Cette pression « sécuritaire » ne peut avoir que de graves conséquences en terme de santé publique. La peur des rafles aux alentours du centre ou même du camion est peut-être parfois disproportionnée mais elle représente par elle-même un obstacle aux soins. Conséquence de cette peur omniprésente, certains patients en viennent même à attribuer leur maux aux violences policières : une patiente qui a chuté il y a trois jours en fuyant la PAF, et s'est cognée au cou, présente une dysphagie depuis et attribue la douleur à la chute. Elle présente ce jour ... une magnifique angine sans rapport direct évidemment avec les violences policières.

 

 

Alerte de santé publique : à « Bandrajou-forêt » (arrivants les plus récents) le problème n'est plus l'accès à une eau de qualité mais à de l'eau tout court : les mamans nous expliquent qu'elles se restreignent sur l'eau de boisson... En bas du banga, le puits est à sec aux dernières nouvelles.
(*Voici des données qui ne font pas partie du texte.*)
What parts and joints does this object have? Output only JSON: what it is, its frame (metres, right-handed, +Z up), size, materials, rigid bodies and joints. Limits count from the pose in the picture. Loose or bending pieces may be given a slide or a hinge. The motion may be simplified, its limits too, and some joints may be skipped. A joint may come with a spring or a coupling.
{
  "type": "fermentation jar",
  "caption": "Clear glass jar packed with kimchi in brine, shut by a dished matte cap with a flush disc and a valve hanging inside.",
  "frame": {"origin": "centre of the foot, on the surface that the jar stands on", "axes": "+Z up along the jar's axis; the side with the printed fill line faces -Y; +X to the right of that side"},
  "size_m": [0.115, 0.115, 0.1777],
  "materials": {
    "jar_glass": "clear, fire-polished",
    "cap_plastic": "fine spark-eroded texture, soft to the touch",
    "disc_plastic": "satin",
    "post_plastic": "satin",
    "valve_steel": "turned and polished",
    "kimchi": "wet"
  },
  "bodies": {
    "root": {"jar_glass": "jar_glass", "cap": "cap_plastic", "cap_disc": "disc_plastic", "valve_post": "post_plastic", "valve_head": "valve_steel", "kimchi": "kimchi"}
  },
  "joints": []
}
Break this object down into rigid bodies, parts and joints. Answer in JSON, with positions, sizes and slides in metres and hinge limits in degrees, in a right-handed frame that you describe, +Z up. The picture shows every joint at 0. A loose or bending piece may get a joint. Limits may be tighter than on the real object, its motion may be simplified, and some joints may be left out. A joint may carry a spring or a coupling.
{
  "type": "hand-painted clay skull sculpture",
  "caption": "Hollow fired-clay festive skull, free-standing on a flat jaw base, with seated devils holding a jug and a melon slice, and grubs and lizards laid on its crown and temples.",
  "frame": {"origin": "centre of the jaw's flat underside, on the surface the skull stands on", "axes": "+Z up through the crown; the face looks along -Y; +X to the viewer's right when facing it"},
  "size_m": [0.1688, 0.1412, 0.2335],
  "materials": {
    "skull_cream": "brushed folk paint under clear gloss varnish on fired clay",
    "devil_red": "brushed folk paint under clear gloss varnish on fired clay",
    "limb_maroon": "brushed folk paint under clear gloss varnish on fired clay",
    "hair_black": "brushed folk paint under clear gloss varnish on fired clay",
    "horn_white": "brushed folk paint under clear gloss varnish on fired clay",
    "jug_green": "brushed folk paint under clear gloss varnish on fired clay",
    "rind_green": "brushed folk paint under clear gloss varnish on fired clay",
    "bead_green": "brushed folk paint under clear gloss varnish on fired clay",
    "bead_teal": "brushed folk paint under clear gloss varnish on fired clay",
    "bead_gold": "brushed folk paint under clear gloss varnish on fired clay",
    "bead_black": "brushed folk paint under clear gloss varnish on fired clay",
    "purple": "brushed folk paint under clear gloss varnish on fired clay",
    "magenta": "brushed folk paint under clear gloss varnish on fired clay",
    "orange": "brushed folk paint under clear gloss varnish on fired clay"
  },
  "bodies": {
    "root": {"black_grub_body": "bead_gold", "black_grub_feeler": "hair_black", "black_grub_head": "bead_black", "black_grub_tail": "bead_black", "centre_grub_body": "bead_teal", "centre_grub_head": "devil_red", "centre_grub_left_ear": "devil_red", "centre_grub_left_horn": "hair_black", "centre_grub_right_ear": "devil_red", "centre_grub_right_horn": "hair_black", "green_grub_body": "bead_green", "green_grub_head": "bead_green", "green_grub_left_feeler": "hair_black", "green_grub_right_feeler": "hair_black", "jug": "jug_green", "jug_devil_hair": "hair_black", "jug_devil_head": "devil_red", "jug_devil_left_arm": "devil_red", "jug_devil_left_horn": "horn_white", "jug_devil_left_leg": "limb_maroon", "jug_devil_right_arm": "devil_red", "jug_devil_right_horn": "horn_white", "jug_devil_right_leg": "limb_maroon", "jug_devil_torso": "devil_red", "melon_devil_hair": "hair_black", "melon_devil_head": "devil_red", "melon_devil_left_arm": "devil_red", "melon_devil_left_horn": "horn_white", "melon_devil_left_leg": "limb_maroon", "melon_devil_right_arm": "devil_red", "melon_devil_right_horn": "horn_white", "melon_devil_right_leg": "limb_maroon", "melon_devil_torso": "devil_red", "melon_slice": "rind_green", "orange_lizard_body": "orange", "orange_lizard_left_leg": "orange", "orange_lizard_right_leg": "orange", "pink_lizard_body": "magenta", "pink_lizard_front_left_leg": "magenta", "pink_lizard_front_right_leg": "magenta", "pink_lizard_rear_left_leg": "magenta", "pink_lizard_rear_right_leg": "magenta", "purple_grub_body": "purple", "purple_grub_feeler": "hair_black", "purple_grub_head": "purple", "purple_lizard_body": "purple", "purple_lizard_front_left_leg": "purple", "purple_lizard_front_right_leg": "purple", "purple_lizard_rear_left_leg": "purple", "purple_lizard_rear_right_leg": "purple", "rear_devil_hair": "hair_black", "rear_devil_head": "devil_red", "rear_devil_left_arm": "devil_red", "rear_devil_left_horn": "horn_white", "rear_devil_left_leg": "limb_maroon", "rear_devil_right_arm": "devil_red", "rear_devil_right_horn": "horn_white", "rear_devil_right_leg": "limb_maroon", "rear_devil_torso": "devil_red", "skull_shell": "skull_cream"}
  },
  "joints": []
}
Et la mise en service de la borne fontaine obtenue par les associations est toujours retardée... On passe d'un risque sanitaire (diarrhées, surinfections cutanées, etc...) à un problème de survie tout court... La PMI également nous a alerté sur des situations préoccupantes pour les enfants dans ce quartier le plus en difficultés.

 

Avec la fin de la saison humide, quand une  journées de consultation a pu être réalisée dans un quartier plus éloigné, nous rencontrons au camion une population plus âgée et plus porteuse de pathologies chroniques, et des personnes handicapées  (y compris des enfants que les parents n'amenaient pas spontanément en consultation au centre), tandis qu'au centre la consultation concerne surtout les jeunes mamans et leurs enfants.